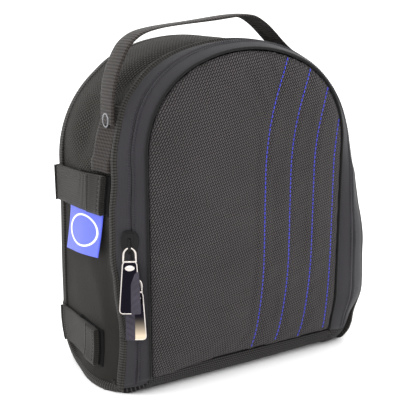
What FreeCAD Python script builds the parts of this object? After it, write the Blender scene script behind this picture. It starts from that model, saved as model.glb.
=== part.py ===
import FreeCAD, Part
import math
import os

# Small padded arch-top gear bag, millimetres, +Z up.
# Origin: middle of the flat base, on the surface it stands on.
# +X is to the right seen from the front, and the zipped front faces -Y.

V = FreeCAD.Vector
X_AXIS = V(1, 0, 0)
Z_AXIS = V(0, 0, 1)

# ---- driving dimensions -------------------------------------------------

# Arch outlines: y, half width, spring height, shoulder radius, apex height
FRONT_SEAM = dict(y=-58.0, half=88.0, spring=183.0, shoulder=70.0, apex=257.0)
EDGE_SEAM = dict(y=-45.0, half=112.0, spring=178.0, shoulder=76.0, apex=262.0)
REAR_SEAM = dict(y=52.0, half=120.0, spring=168.0, shoulder=90.0, apex=265.5)

BASE_FRONT_R = 17.0
BASE_REAR_R = 35.0
BASE_SEAM_Z = 42.0
FLAP_BOTTOM_Z = 17.3
FLAP_HINGE_Z = 16.0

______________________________

Hand back the material above in full, exactly as written.

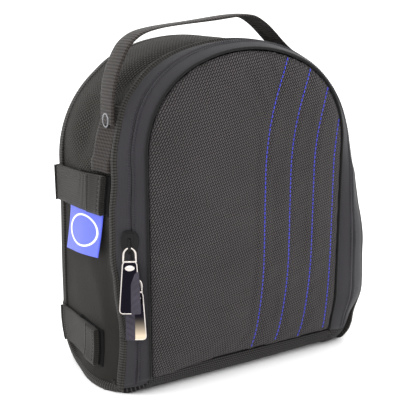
What FreeCAD Python script builds the parts of this object? After it, write the Blender scene script behind this picture. It starts from that model, saved as model.glb.
=== part.py ===
import FreeCAD, Part
import math
import os

# Small padded arch-top gear bag, millimetres, +Z up.
# Origin: middle of the flat base, on the surface it stands on.
# +X is to the right seen from the front, and the zipped front faces -Y.

V = FreeCAD.Vector
X_AXIS = V(1, 0, 0)
Z_AXIS = V(0, 0, 1)

# ---- driving dimensions -------------------------------------------------

# Arch outlines: y, half width, spring height, shoulder radius, apex height
FRONT_SEAM = dict(y=-58.0, half=88.0, spring=183.0, shoulder=70.0, apex=257.0)
EDGE_SEAM = dict(y=-45.0, half=112.0, spring=178.0, shoulder=76.0, apex=262.0)
REAR_SEAM = dict(y=52.0, half=120.0, spring=168.0, shoulder=90.0, apex=265.5)

BASE_FRONT_R = 17.0
BASE_REAR_R = 35.0
BASE_SEAM_Z = 42.0
FLAP_BOTTOM_Z = 17.3
FLAP_HINGE_Z = 16.0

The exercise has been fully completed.